Я оглянулась туда-сюда и за окно выглянула — никого нет.

«Наверно, — думаю, — это кто-нибудь с воли через забор кинул, да не попал куда надо, а к нам с старушкой вбросил. И думаю себе: развернуть или нет эту бумажку? Кажется, лучше развернуть, потому что на ней непременно что-нибудь написано? А может быть, это кому-нибудь что-нибудь нужное, и я могу догадаться и тайну про себя утаю, а записочку с камушком опять точно таким же родом кому следует переброшу».

Развернула и стала читать, и глазам своим не верю…

17

Писано:

...

«Верная моя Люба! Сражался я, и служил государю, и проливал свою кровь не однажды, и вышел мне за то офицерский чин и благородное звание. Теперь я приехал на свободе в отпуск для излечения ран и остановился в Пушкарской слободе на постоялом дворе у дворника, а завтра ордена и кресты надену, и к графу явлюсь, и принесу все свои деньги, которые мне на леченье даны, пятьсот рублей, и буду просить мне тебя выкупить, и в надежде, что обвенчаемся перед престолом всевышнего создателя».
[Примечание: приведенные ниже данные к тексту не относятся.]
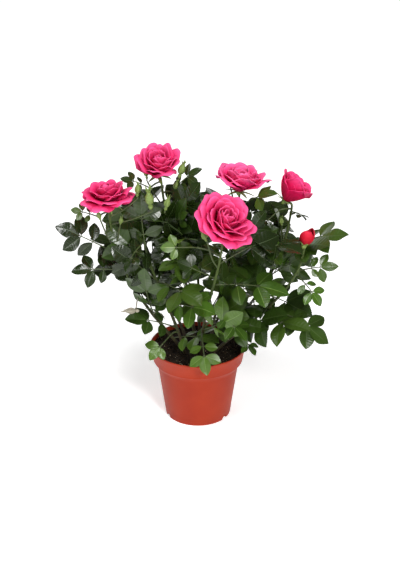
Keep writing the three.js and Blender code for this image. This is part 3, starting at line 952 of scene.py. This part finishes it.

— А дальше, — продолжала Любовь Онисимовна, всегда с подавляемым чувством, — писал так, что

...

«какое,

 — говорит, —

...

вы над собою бедствие видели и чему подвергались, то я то за страдание ваше, а не во грех и не за слабость поставляю и предоставляю то богу, а к вам одно мое уважение чувствую».

И подписано:

...

Любовь Онисимовна письмо сейчас же сожгла на загнетке и никому про него не сказала, ни даже пестрядинной старухе, а только всю ночь богу молилась, нимало о себе слов не произнося, а все за него, потому что, говорит, хотя он и писал, что он теперь офицер, и со крестами и ранами, однако я никак вообразить не могла, чтобы граф с ним обходился иначе, нежели прежде.